65 FR 68 pgs. 18316-18317 - Notice of Intent To Prepare an Environmental Impact Statement (EIS) for the John Redmond Lake Reallocation Study, Kansas

Type: NOTICEVolume: 65Number: 68Pages: 18316 - 18317
FR document: [FR Doc. 00-8674 Filed 4-6-00; 8:45 am]
Agency: Defense Department
Sub Agency: Department of the Army, Corps of Engineers
Official PDF Version:  PDF Version


Department of the Army, Corps of Engineers

Notice of Intent To Prepare an Environmental Impact Statement (EIS) for the John Redmond Lake Reallocation Study, Kansas


U.S. Army Corps of Engineers, Department of Defense.


Notice of intent.


The purpose of the EIS is to address alternatives and impacts pertaining to reallocation of water storage at John Redmond Lake, Kansas.


Questions or comments concerning the proposed action should be addressed to Mr. David L. Combs, Chief, Environmental Analysis and Compliance Branch, 1645 South 101st East Avenue, Tulsa, Oklahoma 74128-4629, telephone 918-669-7660, e-mail: David L. Combs@usace.army.mil.


John Redmond Lake was authorized by the Flood Control Act approved May 17, 1950, Public Law 81-516a; Project Document HD 442, 80th Congress, 2d Session. Public Law 85-327, dated February 15, 1958, changed the project name from Strawn Dam to John Redmond Dam and Reservoir. It is located on the Grand (Neosho) River at river mile 343.7, about 3 miles northwest of Burlington in Coffey County, Kansas. Project purposes include flood control, water supply, water quality, and recreation. Closure of the embankment was completed in September 1963 and the project was completed for full flood control operation in September 1964.

In 1975, the state of Kansas and the Federal government entered into a water supply agreement for an estimated 34,900 acre-feet of storage remaining after 50 years of sedimentation. After the agreement was signed, it was determined that sediment was entering the lake unevenly from what had been predicted. Over time, sedimentation in the lake has changed the amount of storage the lake has for flood control, water supply and other purposes. Storage available for water supply purposes in the lake has been depleted by sediment distribution such that the water supply agreement obligations are being infringed upon.

Most of the sediment deposited in the lake pool has been below elevation 1039.0 (top of conservation pool), National Geodetic Vertical Datum (NGVD). Based on the Corps sediment surveys for 1964-1993, it was predicted that adequate storage would be available below elevation 1068.0 feet NGVD (top of flood control pool) at the end of the economic life of the project (Year 2014) to meet all authorized project purposes. However, the top of the conservation pool should ultimately be established at a higher elevation to reapportion equitably the storage between the conservation and flood control pools.

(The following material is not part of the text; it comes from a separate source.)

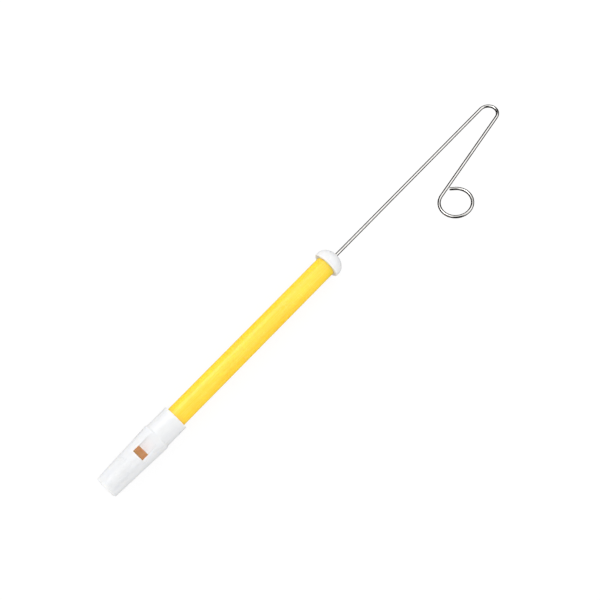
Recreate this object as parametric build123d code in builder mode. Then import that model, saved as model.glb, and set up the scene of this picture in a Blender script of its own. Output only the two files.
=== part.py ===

When a lake is designed, each pool (flood control, conservation, sediment) is designed to capture a proportionate amount of sediment. In the case of John Redmond, the sediment load has been as predicted; however, the sediment is accumulating in the conservation pool while the flood control pool has experienced less than expected sedimentation losses.

The reallocation study and EIS will focus on ways to accommodate for the uneven distribution of sediment within the lake and evaluate a number of alternatives. Alternatives presently identified include the no action plan, which follows the current operational practices and another alternative to raise the lake's conservation pool to accommodate for sediment buildup. This alternative includes a 2-foot pool rise with the intentions of raising the conservation pool to elevation 1040.0 feet NGVD and using a phased pool raise of the remaining one-foot, in one-half foot pool increments.

The EIS will evaluate the effects of alternatives on the authorized project purposes and other identified concerns. Significant issues to be addressed in the EIS include: (1) potential impacts to the Flint Hills National Wildlife Refuge; (2) impacts on recreation and recreation facilities; (3) impacts on structure of the dam; (4) impacts on fish and wildlife resources within and also above and below the lake; (5) impacts on downstream flows on the Neosho River; and (6) other impacts identified by the public, agencies, or Corps studies.

Scoping meetings for the project are planned to be conducted in March and April 2000. News releases informing the public and local, state, and Federal agencies of the proposed action will be published in local newspapers. Comments received as a result of this notice and the news releases will be used to assist the Tulsa District in identifying potential impacts to the quality of the human or natural environment. Affected local, state, or Federal agencies, affected Indian tribes, and other interested private organizations and parties may participate in the Scoping process by forwarding written comments to the above noted address or attending Scoping meetings.

The draft EIS (DEIS) is expected to be available for public review and comment by September 2001. Any comments and suggestions should be forwarded to the above noted address no later than June 1, 2000, to be considered in the DEIS.

Dated: March 27, 2000.

Leonardo V. Flor,

Colonel, U.S. Army District Engineer.